[Challenge]
Transcribe only the lines of the listing below from the one holding "const bunch = new THREE.Group();" through the one holding "obj.parent = empty", inclusive, without any change.

[Data segment]
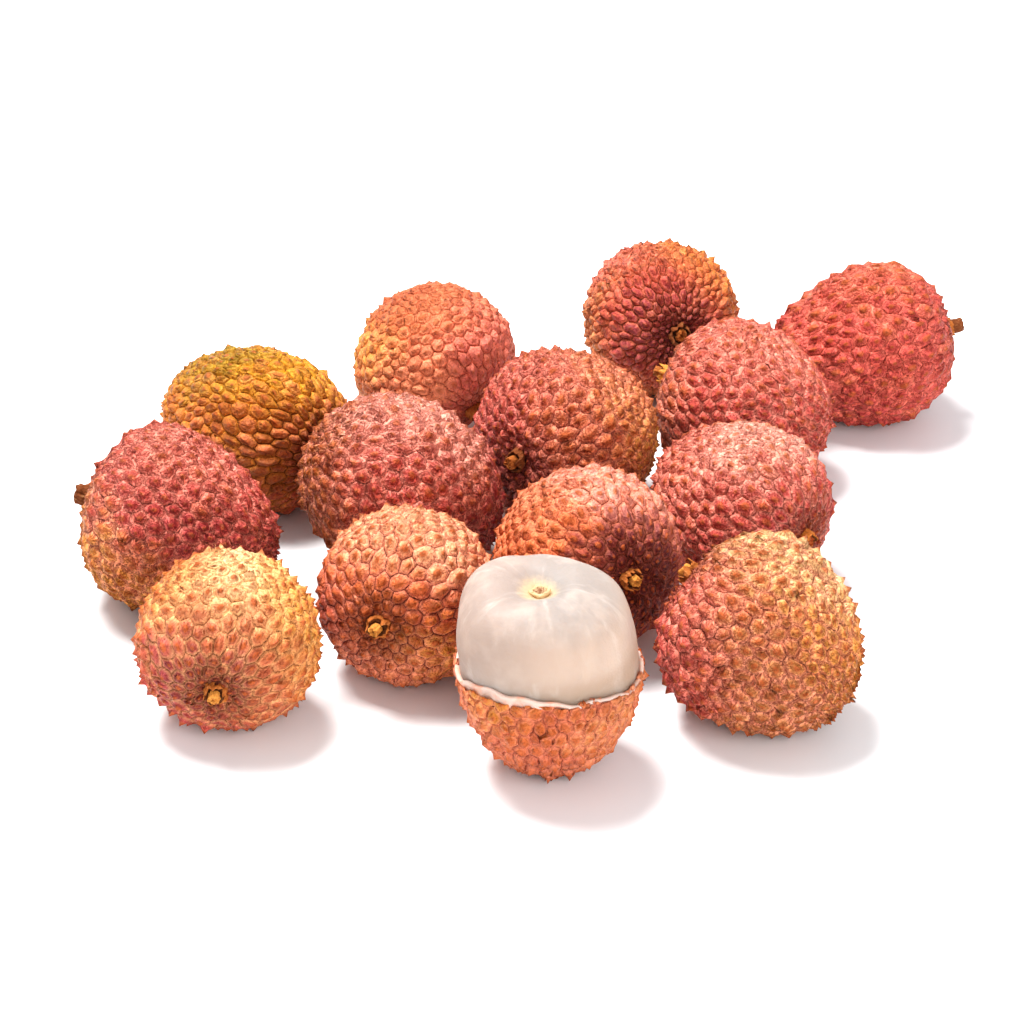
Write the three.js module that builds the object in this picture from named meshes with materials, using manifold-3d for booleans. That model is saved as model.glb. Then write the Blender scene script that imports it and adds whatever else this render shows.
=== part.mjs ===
// A bunch of lychees: thirteen whole fruits and one half-peeled fruit, lying together on a flat surface.
// Millimetres, +Z up. The origin is the middle of the bunch's footprint, on that surface.

import * as THREE from "three";
import { mergeVertices } from "three/addons/utils/BufferGeometryUtils.js";
import Module from "manifold-3d";

const wasm = await Module();
wasm.setup();

// Driving dimensions
const GAP = 0.3; // clearance between two pieces that touch
const REST_FLAT = 0.3; // how far a fruit's skin gives where it rests
const FRUIT_SIDES = 24;
const FRUIT_RINGS = 14;
const RING_CROWDING = 1.3; // above 1, the rings crowd towards the stem, where the pit needs them

const PIT_DEPTH = 1.6; // the hollow that the stem grows from
const PIT_SPREAD = 4.5;

const COLLAR_RADIUS = 2.0; // the dried calyx round the foot of the stem
const COLLAR_HEIGHT = 1.1;
const STUB_RADIUS = 1.2; // the snapped-off stalk
const STUB_TAPER = 0.85;
const STEM_SIDES = 10;
const COLLAR_FOOT = 0.85; // the collar's foot and mouth, as shares of its radius
const COLLAR_MOUTH = 0.8;

const SHELL_WALL = 1.0;
const WALL_RINGS = 8;
const PEELED_LENGTH = 40.8; // whole length of the fruit that the shell belongs to
const PEELED_WIDTH = 34.4;
const PEELED_SHOULDER = 0.14;
const RIM_HEIGHT = 24.5; // where the torn shell ends
const FLESH_WIDTH = 33.4;
const FLESH_WAIST = 26; // height at which the flesh is widest
const FLESH_TOP = 41.6;
const FLESH_SQUARENESS = 2.8; // 2 is an ellipse, and more gives the flesh broader shoulders
const FLESH_LIP = 0.6; // the flesh swells out over the torn rim within this height
const DOME_RINGS = 9;
const DIMPLE_DEPTH = 3.6;
const DIMPLE_SPREAD = 5.0;
const DIMPLE_OFFSET = 1.2; // off the axis, the way the fruit leans
const SCAR_RADIUS = 1.7;
const SCAR_HEIGHT = 0.7;
const SCAR_TOP = 0.7; // the scar's top as a share of its radius
const SCAR_HOLLOW = 0.6; // the middle of its top as a share of its height

const SKIN_ROUGHNESS = 0.6;
const STEM_ROUGHNESS = 0.9;
const FLESH_ROUGHNESS = 0.25;

// Every whole fruit: where it lies, its length and width, how much fatter its stem half is (shoulder),
// the compass heading and the pitch of its stem in degrees, how far the stub stands out of the collar,
// and the skin's main colour.
const wholeFruits = [
  { name: "front_left", x: -58.5, y: -59.1, length: 33.2, width: 34.2, shoulder: 0.12,
    heading: -96, pitch: -10, stub: 2.6, colour: 0xd9a45f },
  { name: "far_left", x: -71.1, y: -16.3, length: 39.6, width: 35.2, shoulder: 0.3,
    heading: 169, pitch: 13, stub: 3.2, colour: 0xb5544c },
  { name: "back_left", x: -59.8, y: 25.1, length: 44.2, width: 33.2, shoulder: 0.12,
    heading: -41, pitch: 4, stub: 1.5, colour: 0xb08034 },
  { name: "mid_left", x: -27.1, y: -5.3, length: 44.2, width: 35.8, shoulder: -0.09,
    heading: 18, pitch: -35, stub: 2, colour: 0xb06a58 },
  { name: "back_middle", x: -22.8, y: 52.9, length: 32.4, width: 35.2, shoulder: 0.1,
    heading: -45, pitch: -30, stub: 2, colour: 0xc87444 },
  { name: "front_middle", x: -25, y: -41.9, length: 35, width: 33.8, shoulder: 0.13,
    heading: -110, pitch: 6, stub: 1.8, colour: 0xc9795a },
  { name: "centre", x: 7.6, y: 17.6, length: 39.4, width: 36.8, shoulder: 0.28,
    heading: -131, pitch: 6, stub: 2.2, colour: 0xb56557 },
  { name: "behind_peeled", x: 8.2, y: -29.3, length: 38.4, width: 35.6, shoulder: 0.17,
    heading: -59, pitch: 12, stub: 1.6, colour: 0xb9644c },
  { name: "far_back", x: 27.6, y: 75.3, length: 37, width: 33.4, shoulder: 0.03,
    heading: -78, pitch: 14, stub: 1.8, colour: 0xa9604c },
  { name: "back_right", x: 43.8, y: 34.1, length: 38, width: 34.2, shoulder: 0.12,
    heading: 160, pitch: 13, stub: 2.4, colour: 0xbd5950 },
  { name: "far_right", x: 70.2, y: 60.4, length: 42.2, width: 34, shoulder: 0.24,
    heading: 9, pitch: 10, stub: 2.4, colour: 0xb84540 },
  { name: "mid_right", x: 39.8, y: -7.8, length: 38.2, width: 33, shoulder: 0.18,
    heading: -44, pitch: -5, stub: 0.6, colour: 0xcf7466 },
  { name: "front_right", x: 41.8, y: -60, length: 39, width: 36.6, shoulder: 0.18,
    heading: 151, pitch: 31, stub: 2, colour: 0xc07a58 },
];
const peeledFruit = { x: 2.3, y: -75.9, heading: -150, pitch: 87 };

const shellColour = 0xcf7a5c;
const fleshColour = 0xe9e2d8;
const scarColour = 0xc9a66a;
const stemColour = 0x8a6238;

// --- Helpers ---------------------------------------------------------------------------------------

function material(colour, roughness) {
  return new THREE.MeshStandardMaterial({ color: colour, roughness, metalness: 0 });
}

// A profile of [radius, height] pairs from the bottom of the axis to the top, turned round +Z.
function turned(profile, sides) {
  const points = profile.map(([radius, height]) => new THREE.Vector2(radius, height));
  return new THREE.LatheGeometry(points, sides).rotateX(Math.PI / 2);
}

function toSolid(geometry) {
  const bare = geometry.clone();
  bare.deleteAttribute("normal");
  bare.deleteAttribute("uv");
  const merged = mergeVertices(bare, 1e-4);
  return new wasm.Manifold(new wasm.Mesh({
    numProp: 3,
    vertProperties: merged.attributes.position.array,
    triVerts: new Uint32Array(merged.index.array),
  }));
}

function toGeometry(solid) {
  const mesh = solid.getMesh();
  const geometry = new THREE.BufferGeometry();
  geometry.setAttribute("position", new THREE.BufferAttribute(mesh.vertProperties, 3));
  geometry.setIndex(new THREE.BufferAttribute(mesh.triVerts, 1));
  geometry.computeVertexNormals();
  return geometry;
}

function named(name, geometry, skin) {
  const mesh = new THREE.Mesh(geometry, skin);
  mesh.name = name;
  return mesh;
}

// A group whose own +Z points along a heading and a pitch.
function laidDown({ x, y, heading, pitch }) {
  const group = new THREE.Group();
  group.position.set(x, y, 0);
  const lean = THREE.MathUtils.degToRad(90 - pitch);
  group.rotation.set(0, lean, THREE.MathUtils.degToRad(heading), "ZYX");
  return group;
}

// Lowers the group until its skin gives by REST_FLAT, and returns the skin with that flat cut on it.
function settle(group, geometry) {
  const up = new THREE.Vector3(0, 0, 1).applyQuaternion(group.quaternion.clone().invert());
  const corner = new THREE.Vector3();
  let lowest = Infinity;
  for (let i = 0; i < geometry.attributes.position.count; i++) {
    corner.fromBufferAttribute(geometry.attributes.position, i);
    lowest = Math.min(lowest, corner.dot(up));
  }
  const floor = lowest + REST_FLAT;
  group.position.z = -floor;
  return toGeometry(toSolid(geometry).trimByPlane(up.toArray(), floor));
}

// --- Whole fruits ----------------------------------------------------------------------------------

// An egg of a given length and width, fatter towards the stem by the shoulder factor.
function eggRadius(angle, width, shoulder) {
  return (width / 2) * Math.sin(angle) * (1 + shoulder * Math.cos(angle));
}

function pitDepth(radius) {
  return PIT_DEPTH * Math.exp(-((radius / PIT_SPREAD) ** 2));
}

function fruitProfile({ length, width, shoulder }) {
  const profile = [];
  for (let ring = 0; ring <= FRUIT_RINGS; ring++) {
    const angle = Math.PI * (1 - ring / FRUIT_RINGS) ** RING_CROWDING;
    const onAxis = ring === 0 || ring === FRUIT_RINGS;
    const radius = onAxis ? 0 : eggRadius(angle, width, shoulder);
    const pit = angle < Math.PI / 2 ? pitDepth(radius) : 0;
    profile.push([radius, (length / 2) * Math.cos(angle) - pit]);
  }
  return profile;
}

// The collar's foot is flat and stands clear of the pit's floor at the collar's edge.
function stemProfile(fruit) {
  const foot = fruit.length / 2 - pitDepth(COLLAR_RADIUS) + GAP;
  const collarTop = foot + COLLAR_HEIGHT;
  const stubTop = collarTop + fruit.stub;
  return [
    [0, foot],
    [COLLAR_RADIUS * COLLAR_FOOT, foot],
    [COLLAR_RADIUS, foot + COLLAR_HEIGHT / 2],
    [COLLAR_RADIUS * COLLAR_MOUTH, collarTop],
    [STUB_RADIUS, collarTop],
    [STUB_RADIUS * STUB_TAPER, stubTop],
    [0, stubTop],
  ];
}

function wholeFruit(fruit) {
  const group = laidDown(fruit);
  const skin = settle(group, turned(fruitProfile(fruit), FRUIT_SIDES));
  const stem = turned(stemProfile(fruit), STEM_SIDES);
  group.add(named(`lychee_${fruit.name}`, skin, material(fruit.colour, SKIN_ROUGHNESS)));
  group.add(named(`stem_${fruit.name}`, stem, material(stemColour, STEM_ROUGHNESS)));
  return group;
}

// --- The half-peeled fruit -------------------------------------------------------------------------

// The outside of the shell at a height above the fruit's tip, drawn in by an inset.
function shellRadius(height, inset) {
  const half = PEELED_LENGTH / 2;
  const along = THREE.MathUtils.clamp((height - half) / (half - inset), -1, 1);
  return eggRadius(Math.acos(along), PEELED_WIDTH - 2 * inset, PEELED_SHOULDER);
}

// Heights from the lowest point of an inset wall up to the rim, crowded where the wall curves most.
function wallHeights(inset) {
  const heights = [];
  for (let ring = 0; ring <= WALL_RINGS; ring++) {
    const climb = 1 - Math.cos((Math.PI / 2) * (ring / WALL_RINGS));
    heights.push(inset + (RIM_HEIGHT - inset) * climb);
  }
  return heights;
}

function shellProfile() {
  const outside = wallHeights(0).map((z) => [shellRadius(z, 0), z]);
  const inside = wallHeights(SHELL_WALL).map((z) => [shellRadius(z, SHELL_WALL), z]);
  return [...outside, ...inside.reverse()];
}

// Below the rim the flesh follows the shell, and above it the flesh swells to its own broad dome.
function fleshProfile() {
  const inset = SHELL_WALL + GAP;
  const rimRadius = shellRadius(RIM_HEIGHT, inset);
  const profile = wallHeights(inset).map((z) => [shellRadius(z, inset), z]);
  profile.push([(rimRadius + FLESH_WIDTH / 2) / 2, RIM_HEIGHT + FLESH_LIP]);
  const power = 2 / FLESH_SQUARENESS;
  for (let ring = 0; ring <= DOME_RINGS; ring++) {
    const angle = (Math.PI / 2) * (1 - (1 - ring / DOME_RINGS) ** RING_CROWDING);
    const radius = ring === DOME_RINGS ? 0 : (FLESH_WIDTH / 2) * Math.cos(angle) ** power;
    profile.push([radius, FLESH_WAIST + (FLESH_TOP - FLESH_WAIST) * Math.sin(angle) ** power]);
  }
  return profile;
}

function dimple(radius) {
  return DIMPLE_DEPTH * Math.exp(-((radius / DIMPLE_SPREAD) ** 2));
}

// The flesh with its dimple pressed into the dome, a little off the axis.
function dimpledFlesh() {
  const flesh = turned(fleshProfile(), FRUIT_SIDES);
  const corners = flesh.attributes.position;
  for (let i = 0; i < corners.count; i++) {
    if (corners.getZ(i) < FLESH_WAIST) continue;
    const fromCentre = Math.hypot(corners.getX(i) - DIMPLE_OFFSET, corners.getY(i));
    corners.setZ(i, corners.getZ(i) - dimple(fromCentre));
  }
  return flesh;
}

function scarProfile() {
  const foot = FLESH_TOP - dimple(SCAR_RADIUS) + GAP;
  return [
    [0, foot],
    [SCAR_RADIUS, foot],
    [SCAR_RADIUS * SCAR_TOP, foot + SCAR_HEIGHT],
    [0, foot + SCAR_HEIGHT * SCAR_HOLLOW],
  ];
}

function halfPeeledFruit() {
  const group = laidDown(peeledFruit);
  const shell = settle(group, turned(shellProfile(), FRUIT_SIDES));
  const scar = named("peeled_scar", turned(scarProfile(), STEM_SIDES), material(scarColour, STEM_ROUGHNESS));
  scar.position.x = DIMPLE_OFFSET;
  group.add(named("peeled_shell", shell, material(shellColour, SKIN_ROUGHNESS)));
  group.add(named("peeled_flesh", dimpledFlesh(), material(fleshColour, FLESH_ROUGHNESS)));
  group.add(scar);
  return group;
}

// --- The bunch -------------------------------------------------------------------------------------

const bunch = new THREE.Group();
for (const fruit of wholeFruits) bunch.add(wholeFruit(fruit));
bunch.add(halfPeeledFruit());

const footprint = new THREE.Box3().setFromObject(bunch, true).getCenter(new THREE.Vector3());
bunch.position.set(-footprint.x, -footprint.y, 0);

export default bunch;
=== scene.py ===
# %% [markdown]
# # A bunch of lychees
#
# The frame holds the plain solids: thirteen whole fruits, their stems, and one half-peeled fruit. This
# lesson dresses them. Every skin is grown by one Geometry Nodes tree, because a lychee's skin follows a
# rule: the fruit is tiled with small polygonal plates, and each plate rises to a thorn. The sizes that
# the tree needs are measured from the solids, so each skin lies exactly where its solid does.

import math

import bpy
import mathutils.noise
import numpy as np
from mathutils import Matrix, Vector


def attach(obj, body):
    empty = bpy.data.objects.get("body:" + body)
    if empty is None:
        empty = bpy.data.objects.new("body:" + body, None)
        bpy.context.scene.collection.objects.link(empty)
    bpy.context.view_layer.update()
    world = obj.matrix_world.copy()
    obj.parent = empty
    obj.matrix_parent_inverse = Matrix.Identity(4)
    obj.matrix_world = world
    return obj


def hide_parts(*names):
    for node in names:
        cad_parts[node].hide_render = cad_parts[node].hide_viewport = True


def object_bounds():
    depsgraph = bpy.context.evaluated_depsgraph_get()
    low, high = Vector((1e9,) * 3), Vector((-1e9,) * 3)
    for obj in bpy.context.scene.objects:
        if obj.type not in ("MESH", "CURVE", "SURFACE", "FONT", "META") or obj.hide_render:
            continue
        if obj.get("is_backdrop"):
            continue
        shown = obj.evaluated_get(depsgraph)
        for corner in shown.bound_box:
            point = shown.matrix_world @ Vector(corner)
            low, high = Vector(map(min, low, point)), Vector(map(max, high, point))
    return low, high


MM = 0.001

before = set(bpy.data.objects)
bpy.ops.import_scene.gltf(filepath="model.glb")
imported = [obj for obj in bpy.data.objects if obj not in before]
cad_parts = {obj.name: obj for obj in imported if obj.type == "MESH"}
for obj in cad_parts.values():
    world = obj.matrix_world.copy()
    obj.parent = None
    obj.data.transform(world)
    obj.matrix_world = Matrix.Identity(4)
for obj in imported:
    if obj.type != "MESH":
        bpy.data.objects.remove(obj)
cad_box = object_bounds()
print("nodes in the frame:", len(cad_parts))

# %% [markdown]
# ## The camera
#
# The bunch is seen from thirty degrees above the table with a long lens, so the far fruits are hardly
# smaller than the near ones.

# %% Camera
SIGHT_HEIGHT = math.radians(30)
SIGHT_DISTANCE = 700 * MM
LOOK_AT = Vector((-5.45, 17.4, 0)) * MM
LENS = 117.2
NEAREST = 50 * MM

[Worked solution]
const bunch = new THREE.Group();
for (const fruit of wholeFruits) bunch.add(wholeFruit(fruit));
bunch.add(halfPeeledFruit());

const footprint = new THREE.Box3().setFromObject(bunch, true).getCenter(new THREE.Vector3());
bunch.position.set(-footprint.x, -footprint.y, 0);

export default bunch;
=== scene.py ===
# %% [markdown]
# # A bunch of lychees
#
# The frame holds the plain solids: thirteen whole fruits, their stems, and one half-peeled fruit. This
# lesson dresses them. Every skin is grown by one Geometry Nodes tree, because a lychee's skin follows a
# rule: the fruit is tiled with small polygonal plates, and each plate rises to a thorn. The sizes that
# the tree needs are measured from the solids, so each skin lies exactly where its solid does.

import math

import bpy
import mathutils.noise
import numpy as np
from mathutils import Matrix, Vector


def attach(obj, body):
    empty = bpy.data.objects.get("body:" + body)
    if empty is None:
        empty = bpy.data.objects.new("body:" + body, None)
        bpy.context.scene.collection.objects.link(empty)
    bpy.context.view_layer.update()
    world = obj.matrix_world.copy()
    obj.parent = empty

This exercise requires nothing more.